Pull each line containing "record" out of the data and copy it.

(Supplied data)

▽

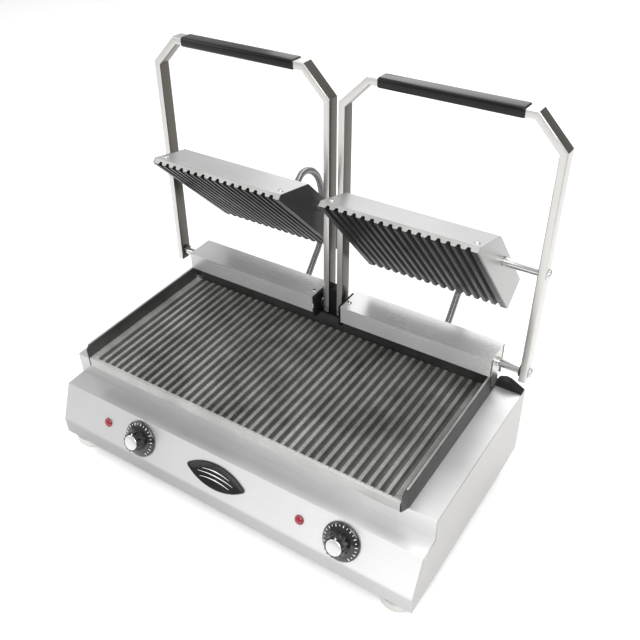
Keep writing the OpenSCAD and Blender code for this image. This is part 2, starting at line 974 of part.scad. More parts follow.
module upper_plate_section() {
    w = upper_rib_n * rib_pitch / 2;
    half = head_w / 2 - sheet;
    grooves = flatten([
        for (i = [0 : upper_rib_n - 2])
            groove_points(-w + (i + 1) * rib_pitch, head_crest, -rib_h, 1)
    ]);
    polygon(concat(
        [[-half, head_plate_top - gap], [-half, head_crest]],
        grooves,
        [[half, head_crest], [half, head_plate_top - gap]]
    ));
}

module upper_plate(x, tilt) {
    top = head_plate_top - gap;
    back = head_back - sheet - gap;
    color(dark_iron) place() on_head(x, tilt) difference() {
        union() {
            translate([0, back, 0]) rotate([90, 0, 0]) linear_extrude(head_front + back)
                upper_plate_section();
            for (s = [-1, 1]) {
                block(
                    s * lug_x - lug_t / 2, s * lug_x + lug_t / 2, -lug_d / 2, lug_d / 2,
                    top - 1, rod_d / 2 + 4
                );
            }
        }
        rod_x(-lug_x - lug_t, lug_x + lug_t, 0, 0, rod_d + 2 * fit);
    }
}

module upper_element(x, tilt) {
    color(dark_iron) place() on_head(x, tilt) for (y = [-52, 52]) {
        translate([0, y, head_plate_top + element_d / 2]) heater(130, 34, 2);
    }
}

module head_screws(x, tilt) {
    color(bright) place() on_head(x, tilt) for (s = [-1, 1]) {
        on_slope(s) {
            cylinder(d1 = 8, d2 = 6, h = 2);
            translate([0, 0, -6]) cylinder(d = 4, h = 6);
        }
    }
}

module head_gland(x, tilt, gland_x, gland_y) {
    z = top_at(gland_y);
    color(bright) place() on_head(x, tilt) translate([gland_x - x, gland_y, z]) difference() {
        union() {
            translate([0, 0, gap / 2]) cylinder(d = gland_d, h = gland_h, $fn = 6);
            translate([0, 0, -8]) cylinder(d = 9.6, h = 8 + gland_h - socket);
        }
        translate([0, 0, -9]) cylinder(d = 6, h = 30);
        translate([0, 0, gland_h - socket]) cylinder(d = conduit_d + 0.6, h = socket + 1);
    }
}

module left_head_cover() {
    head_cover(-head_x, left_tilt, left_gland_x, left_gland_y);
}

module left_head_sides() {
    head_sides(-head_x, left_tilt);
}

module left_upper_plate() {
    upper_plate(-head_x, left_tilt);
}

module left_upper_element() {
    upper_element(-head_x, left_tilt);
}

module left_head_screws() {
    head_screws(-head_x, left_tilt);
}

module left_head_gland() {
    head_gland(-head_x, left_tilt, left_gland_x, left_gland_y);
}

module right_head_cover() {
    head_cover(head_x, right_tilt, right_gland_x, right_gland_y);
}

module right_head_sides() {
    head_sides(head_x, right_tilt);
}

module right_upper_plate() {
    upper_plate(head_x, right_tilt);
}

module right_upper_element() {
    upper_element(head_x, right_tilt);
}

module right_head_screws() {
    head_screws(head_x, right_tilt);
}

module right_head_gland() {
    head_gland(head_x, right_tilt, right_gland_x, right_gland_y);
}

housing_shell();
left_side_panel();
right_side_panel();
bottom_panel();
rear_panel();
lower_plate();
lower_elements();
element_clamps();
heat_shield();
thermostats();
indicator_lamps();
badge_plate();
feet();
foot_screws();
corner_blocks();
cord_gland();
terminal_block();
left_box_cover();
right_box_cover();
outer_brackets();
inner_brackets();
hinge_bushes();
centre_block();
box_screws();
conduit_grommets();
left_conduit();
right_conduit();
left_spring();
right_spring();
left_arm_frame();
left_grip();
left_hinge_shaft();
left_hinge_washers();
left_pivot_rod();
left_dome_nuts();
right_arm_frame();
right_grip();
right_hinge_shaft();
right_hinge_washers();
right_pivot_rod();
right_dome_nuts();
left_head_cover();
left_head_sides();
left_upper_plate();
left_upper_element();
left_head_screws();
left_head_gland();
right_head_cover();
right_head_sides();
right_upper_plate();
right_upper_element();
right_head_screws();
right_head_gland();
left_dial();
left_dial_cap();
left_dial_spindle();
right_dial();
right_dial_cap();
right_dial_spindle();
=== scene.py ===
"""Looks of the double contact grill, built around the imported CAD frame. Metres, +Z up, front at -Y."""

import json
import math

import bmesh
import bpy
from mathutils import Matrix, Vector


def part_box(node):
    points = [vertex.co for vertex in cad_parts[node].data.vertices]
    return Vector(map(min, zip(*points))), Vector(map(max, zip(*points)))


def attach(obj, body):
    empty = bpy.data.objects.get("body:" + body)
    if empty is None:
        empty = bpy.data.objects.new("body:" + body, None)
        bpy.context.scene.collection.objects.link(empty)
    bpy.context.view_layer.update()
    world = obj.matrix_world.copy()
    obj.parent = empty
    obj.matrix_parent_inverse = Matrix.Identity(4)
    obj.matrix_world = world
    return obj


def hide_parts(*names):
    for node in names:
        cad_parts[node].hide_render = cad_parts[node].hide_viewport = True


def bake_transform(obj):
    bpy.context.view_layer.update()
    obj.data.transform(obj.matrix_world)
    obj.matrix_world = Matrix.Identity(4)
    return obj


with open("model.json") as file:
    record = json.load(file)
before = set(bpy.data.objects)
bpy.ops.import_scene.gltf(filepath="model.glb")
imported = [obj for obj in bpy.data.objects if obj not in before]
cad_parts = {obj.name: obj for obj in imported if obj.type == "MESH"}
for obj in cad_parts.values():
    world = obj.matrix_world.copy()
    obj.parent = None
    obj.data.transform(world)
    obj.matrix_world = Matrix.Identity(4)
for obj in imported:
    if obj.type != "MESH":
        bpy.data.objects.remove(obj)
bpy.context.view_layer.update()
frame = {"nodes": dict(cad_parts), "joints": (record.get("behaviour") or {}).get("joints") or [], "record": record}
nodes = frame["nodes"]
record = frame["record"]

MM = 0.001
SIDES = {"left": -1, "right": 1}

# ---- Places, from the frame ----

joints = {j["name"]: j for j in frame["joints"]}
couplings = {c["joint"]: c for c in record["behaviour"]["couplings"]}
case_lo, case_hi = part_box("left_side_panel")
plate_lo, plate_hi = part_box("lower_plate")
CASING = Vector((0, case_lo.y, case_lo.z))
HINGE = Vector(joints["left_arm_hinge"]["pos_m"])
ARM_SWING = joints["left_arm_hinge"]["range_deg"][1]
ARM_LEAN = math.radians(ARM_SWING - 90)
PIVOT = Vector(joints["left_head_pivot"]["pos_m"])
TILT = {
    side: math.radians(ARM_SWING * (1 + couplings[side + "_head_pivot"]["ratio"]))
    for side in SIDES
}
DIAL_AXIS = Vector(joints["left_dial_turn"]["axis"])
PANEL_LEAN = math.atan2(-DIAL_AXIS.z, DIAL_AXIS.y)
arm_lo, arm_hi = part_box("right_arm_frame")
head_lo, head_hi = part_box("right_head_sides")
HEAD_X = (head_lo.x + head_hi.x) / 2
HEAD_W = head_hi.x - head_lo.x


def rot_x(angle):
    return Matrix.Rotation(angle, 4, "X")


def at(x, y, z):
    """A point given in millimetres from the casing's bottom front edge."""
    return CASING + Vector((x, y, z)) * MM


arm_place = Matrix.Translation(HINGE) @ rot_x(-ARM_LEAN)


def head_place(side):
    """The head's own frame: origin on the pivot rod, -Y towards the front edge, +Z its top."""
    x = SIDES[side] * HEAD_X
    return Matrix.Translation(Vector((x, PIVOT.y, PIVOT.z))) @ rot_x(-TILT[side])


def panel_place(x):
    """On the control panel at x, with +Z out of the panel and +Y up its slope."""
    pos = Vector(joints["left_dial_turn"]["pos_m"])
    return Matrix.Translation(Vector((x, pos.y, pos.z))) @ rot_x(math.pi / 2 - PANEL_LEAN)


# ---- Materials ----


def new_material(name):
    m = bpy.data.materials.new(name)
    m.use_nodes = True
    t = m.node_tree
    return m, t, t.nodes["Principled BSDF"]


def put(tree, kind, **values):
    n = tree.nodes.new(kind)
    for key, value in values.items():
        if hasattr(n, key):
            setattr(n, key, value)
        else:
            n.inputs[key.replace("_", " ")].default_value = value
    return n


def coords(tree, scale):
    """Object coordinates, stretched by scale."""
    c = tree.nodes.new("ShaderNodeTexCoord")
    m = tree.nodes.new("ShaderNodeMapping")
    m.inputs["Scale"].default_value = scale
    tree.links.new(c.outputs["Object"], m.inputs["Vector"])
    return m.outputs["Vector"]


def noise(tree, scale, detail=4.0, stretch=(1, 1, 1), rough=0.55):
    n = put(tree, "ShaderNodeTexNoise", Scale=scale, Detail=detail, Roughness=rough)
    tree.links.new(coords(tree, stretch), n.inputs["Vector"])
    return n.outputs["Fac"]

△
▽

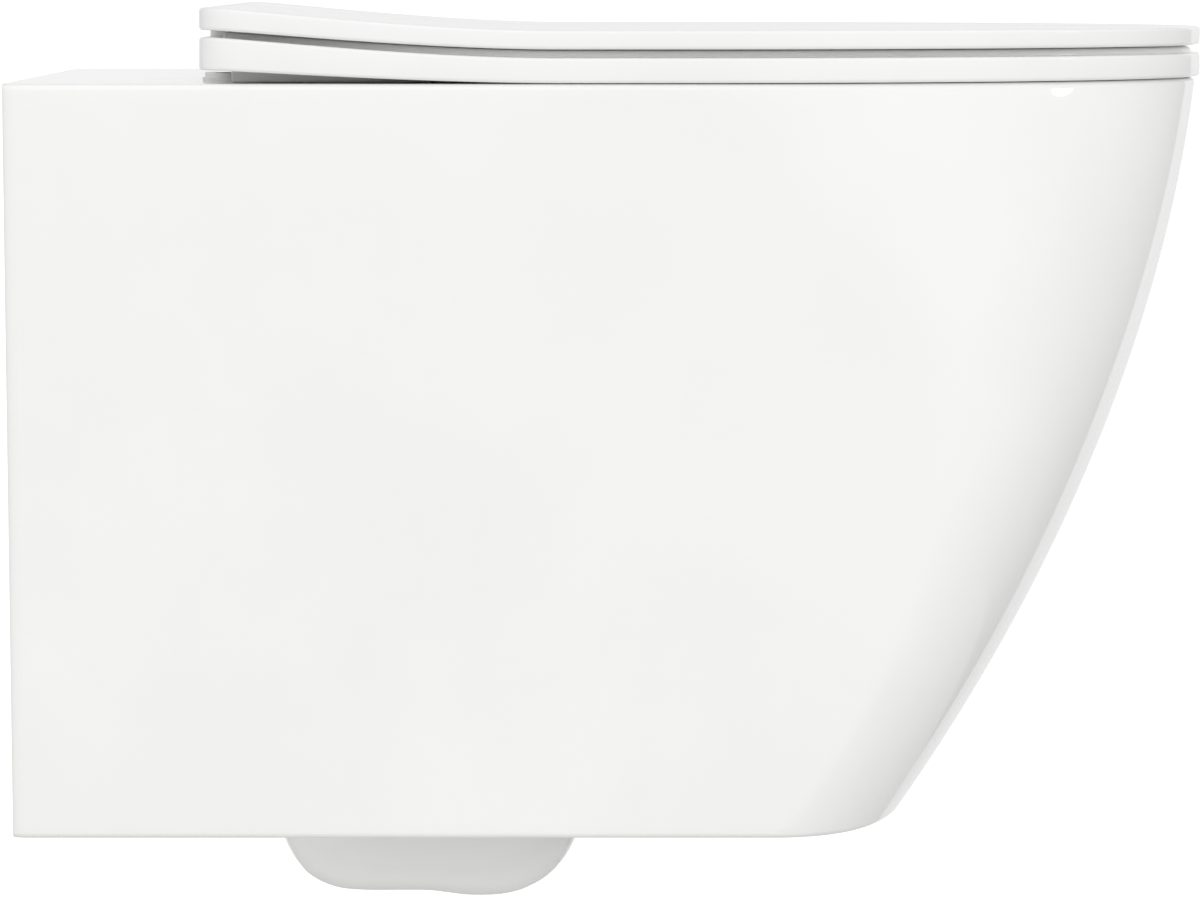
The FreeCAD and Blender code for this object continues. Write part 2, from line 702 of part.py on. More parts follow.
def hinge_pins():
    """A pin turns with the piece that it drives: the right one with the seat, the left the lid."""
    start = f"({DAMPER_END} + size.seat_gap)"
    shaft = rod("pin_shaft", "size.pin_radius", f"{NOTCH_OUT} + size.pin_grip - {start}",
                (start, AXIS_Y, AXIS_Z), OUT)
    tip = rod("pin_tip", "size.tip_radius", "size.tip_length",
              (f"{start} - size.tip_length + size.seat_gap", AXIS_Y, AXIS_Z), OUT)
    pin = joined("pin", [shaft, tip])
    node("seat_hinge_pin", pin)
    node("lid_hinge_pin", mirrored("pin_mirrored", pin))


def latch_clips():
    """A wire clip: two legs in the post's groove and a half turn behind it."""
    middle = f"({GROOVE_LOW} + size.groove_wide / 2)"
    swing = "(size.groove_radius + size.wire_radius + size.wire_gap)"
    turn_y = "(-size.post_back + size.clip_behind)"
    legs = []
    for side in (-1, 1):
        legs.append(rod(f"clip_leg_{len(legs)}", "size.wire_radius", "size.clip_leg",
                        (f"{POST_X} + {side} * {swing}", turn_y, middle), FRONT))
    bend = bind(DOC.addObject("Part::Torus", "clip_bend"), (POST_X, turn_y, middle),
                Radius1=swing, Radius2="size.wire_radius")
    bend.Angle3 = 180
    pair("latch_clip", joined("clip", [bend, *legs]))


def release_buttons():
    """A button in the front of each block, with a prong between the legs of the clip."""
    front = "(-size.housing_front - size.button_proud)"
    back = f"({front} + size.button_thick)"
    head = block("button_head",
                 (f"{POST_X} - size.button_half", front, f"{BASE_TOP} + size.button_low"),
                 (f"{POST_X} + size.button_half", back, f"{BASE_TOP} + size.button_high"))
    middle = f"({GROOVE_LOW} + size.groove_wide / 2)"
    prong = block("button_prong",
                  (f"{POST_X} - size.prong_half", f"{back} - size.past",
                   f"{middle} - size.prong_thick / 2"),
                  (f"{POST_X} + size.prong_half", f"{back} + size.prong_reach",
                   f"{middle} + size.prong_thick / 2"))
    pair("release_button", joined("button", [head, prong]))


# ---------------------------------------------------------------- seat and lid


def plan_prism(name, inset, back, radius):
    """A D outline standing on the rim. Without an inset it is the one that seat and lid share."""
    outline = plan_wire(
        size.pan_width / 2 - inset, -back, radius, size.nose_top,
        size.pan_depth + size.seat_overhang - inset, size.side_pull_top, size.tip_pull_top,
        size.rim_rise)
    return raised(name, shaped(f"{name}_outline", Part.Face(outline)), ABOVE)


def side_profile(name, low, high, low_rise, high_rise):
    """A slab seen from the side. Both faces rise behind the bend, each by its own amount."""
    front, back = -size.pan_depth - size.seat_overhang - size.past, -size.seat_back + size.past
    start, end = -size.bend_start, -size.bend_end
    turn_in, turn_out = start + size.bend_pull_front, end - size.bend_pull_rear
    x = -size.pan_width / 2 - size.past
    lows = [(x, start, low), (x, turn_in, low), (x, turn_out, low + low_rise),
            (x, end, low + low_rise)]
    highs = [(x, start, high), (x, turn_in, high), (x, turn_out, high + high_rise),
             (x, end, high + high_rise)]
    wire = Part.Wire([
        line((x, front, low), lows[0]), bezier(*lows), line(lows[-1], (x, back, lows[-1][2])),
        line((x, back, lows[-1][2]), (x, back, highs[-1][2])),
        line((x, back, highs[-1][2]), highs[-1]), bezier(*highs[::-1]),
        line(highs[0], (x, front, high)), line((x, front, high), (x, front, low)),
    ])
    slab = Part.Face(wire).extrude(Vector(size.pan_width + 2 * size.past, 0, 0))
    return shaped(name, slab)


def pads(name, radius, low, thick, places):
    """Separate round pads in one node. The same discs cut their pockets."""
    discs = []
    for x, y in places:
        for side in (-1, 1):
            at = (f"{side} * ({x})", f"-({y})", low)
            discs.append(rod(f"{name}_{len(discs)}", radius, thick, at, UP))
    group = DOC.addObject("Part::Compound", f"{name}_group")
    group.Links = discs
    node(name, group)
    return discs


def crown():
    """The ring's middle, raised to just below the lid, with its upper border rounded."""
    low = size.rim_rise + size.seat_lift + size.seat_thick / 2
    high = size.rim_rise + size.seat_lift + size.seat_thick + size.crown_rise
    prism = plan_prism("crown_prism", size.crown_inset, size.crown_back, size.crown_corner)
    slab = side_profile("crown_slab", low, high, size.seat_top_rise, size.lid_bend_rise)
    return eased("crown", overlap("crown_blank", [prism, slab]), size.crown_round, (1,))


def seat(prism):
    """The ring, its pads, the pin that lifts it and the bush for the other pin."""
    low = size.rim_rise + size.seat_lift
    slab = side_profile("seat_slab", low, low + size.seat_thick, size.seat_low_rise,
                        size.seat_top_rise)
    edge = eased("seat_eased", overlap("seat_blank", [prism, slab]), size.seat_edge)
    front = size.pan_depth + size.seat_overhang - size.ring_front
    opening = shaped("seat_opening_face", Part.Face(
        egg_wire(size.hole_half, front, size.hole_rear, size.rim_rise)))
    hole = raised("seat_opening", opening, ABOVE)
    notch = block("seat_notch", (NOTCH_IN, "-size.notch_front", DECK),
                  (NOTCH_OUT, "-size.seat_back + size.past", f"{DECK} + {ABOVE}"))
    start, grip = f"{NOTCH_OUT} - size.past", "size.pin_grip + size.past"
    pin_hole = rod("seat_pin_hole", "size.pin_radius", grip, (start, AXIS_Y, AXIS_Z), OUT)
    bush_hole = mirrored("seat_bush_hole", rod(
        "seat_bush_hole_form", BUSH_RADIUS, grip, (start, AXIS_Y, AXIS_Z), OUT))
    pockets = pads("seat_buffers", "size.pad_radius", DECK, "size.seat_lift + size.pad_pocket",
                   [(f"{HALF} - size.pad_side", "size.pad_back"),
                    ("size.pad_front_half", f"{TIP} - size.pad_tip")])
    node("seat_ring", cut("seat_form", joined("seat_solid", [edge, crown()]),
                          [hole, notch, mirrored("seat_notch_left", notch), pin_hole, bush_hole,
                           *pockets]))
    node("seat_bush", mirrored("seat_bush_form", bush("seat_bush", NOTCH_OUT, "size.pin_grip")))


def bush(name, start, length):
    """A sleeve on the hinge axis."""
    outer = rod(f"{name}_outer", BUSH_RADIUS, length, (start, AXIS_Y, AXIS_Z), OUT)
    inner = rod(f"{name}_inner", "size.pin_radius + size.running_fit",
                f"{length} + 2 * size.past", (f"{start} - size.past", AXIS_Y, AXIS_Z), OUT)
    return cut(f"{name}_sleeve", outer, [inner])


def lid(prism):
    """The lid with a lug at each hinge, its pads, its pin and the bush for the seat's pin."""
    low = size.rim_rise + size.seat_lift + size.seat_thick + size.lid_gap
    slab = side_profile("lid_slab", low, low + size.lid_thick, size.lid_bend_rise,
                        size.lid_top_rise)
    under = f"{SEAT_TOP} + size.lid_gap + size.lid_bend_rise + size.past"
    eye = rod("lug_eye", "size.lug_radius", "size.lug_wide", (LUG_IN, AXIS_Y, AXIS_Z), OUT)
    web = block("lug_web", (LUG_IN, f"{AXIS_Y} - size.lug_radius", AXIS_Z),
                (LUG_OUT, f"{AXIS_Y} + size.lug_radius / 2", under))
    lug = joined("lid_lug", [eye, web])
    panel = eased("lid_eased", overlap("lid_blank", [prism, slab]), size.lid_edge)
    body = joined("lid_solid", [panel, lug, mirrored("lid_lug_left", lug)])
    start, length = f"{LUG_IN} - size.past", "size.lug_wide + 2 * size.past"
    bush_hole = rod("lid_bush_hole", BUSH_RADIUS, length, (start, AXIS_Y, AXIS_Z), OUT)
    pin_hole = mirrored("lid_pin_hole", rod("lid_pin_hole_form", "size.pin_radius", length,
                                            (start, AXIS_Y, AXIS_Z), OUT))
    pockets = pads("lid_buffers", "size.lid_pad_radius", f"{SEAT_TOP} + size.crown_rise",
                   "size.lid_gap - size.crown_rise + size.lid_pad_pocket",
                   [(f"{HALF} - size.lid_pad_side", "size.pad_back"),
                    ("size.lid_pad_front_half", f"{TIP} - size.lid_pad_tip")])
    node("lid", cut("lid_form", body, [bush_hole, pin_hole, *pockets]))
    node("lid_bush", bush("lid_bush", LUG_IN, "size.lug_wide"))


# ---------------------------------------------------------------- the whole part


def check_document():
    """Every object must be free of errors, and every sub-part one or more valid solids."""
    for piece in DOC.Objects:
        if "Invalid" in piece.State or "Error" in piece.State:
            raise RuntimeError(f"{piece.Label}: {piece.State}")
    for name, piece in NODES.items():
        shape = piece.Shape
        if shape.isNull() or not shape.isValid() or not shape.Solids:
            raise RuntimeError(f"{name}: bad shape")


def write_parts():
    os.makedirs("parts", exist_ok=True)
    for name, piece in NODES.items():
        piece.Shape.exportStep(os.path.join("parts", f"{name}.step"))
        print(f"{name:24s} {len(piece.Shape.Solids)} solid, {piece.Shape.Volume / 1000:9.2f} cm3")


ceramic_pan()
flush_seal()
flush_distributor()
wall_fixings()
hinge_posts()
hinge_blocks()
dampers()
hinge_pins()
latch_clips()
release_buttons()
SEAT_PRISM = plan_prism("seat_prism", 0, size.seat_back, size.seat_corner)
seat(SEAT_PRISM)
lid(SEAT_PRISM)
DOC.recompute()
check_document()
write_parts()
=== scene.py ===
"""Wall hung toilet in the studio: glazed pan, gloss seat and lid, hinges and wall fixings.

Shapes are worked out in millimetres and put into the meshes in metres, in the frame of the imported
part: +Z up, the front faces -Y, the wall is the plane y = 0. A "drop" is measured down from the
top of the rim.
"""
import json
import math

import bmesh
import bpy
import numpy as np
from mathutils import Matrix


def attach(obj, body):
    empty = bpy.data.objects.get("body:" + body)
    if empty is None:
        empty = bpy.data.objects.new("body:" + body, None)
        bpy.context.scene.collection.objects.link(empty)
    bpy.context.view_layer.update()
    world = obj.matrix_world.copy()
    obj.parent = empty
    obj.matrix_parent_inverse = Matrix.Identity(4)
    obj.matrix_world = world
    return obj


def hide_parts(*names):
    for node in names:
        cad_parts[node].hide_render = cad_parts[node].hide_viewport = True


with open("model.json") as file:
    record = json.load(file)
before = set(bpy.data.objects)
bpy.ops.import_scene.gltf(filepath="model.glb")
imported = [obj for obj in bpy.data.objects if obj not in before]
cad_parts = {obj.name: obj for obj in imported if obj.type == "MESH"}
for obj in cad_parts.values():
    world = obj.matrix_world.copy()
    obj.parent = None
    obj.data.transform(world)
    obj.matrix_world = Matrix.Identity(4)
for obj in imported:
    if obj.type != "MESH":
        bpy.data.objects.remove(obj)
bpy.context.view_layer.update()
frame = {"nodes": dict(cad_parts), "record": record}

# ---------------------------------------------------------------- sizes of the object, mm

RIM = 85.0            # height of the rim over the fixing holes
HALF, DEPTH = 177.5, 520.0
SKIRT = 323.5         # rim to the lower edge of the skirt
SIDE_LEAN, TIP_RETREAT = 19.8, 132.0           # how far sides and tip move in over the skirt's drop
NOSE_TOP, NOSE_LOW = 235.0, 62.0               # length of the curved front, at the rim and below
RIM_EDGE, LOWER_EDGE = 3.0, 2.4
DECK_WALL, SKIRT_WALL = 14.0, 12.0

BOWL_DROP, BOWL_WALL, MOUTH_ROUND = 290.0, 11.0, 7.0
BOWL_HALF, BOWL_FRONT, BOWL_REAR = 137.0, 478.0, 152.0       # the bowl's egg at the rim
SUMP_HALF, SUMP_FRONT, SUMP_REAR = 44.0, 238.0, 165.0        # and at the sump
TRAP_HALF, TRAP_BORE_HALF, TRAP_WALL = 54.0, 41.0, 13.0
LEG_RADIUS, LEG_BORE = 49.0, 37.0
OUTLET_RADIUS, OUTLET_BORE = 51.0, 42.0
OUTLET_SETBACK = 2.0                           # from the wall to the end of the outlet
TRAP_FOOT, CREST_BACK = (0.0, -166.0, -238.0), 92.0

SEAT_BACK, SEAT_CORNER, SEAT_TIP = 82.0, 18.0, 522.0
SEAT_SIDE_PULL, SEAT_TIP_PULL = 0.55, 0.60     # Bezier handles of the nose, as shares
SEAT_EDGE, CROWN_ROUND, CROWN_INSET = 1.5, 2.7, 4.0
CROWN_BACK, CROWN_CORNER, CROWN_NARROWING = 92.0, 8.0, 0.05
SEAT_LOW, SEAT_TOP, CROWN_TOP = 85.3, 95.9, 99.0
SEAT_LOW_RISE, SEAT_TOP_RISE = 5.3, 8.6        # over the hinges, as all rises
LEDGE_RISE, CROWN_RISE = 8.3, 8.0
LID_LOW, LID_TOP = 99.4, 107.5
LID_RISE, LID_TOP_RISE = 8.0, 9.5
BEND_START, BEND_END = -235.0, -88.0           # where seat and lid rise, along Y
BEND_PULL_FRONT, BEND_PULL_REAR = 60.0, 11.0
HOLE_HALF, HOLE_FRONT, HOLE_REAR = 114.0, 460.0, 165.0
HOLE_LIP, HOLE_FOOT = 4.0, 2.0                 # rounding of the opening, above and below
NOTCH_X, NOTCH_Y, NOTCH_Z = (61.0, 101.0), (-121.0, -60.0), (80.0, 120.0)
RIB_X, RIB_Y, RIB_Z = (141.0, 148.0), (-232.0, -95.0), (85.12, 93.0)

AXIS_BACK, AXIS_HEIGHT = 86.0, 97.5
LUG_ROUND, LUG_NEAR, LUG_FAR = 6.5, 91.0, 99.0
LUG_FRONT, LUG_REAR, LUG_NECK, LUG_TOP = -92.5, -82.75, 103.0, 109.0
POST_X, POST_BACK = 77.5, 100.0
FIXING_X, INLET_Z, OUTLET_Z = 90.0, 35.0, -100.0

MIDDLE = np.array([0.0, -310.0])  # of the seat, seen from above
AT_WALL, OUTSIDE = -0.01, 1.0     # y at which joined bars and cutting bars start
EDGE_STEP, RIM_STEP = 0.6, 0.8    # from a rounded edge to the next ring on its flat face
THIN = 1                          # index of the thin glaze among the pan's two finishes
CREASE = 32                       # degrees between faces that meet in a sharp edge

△

(Answer in full)
    record = json.load(file)
frame = {"nodes": dict(cad_parts), "joints": (record.get("behaviour") or {}).get("joints") or [], "record": record}
record = frame["record"]
couplings = {c["joint"]: c for c in record["behaviour"]["couplings"]}
    record = json.load(file)
frame = {"nodes": dict(cad_parts), "record": record}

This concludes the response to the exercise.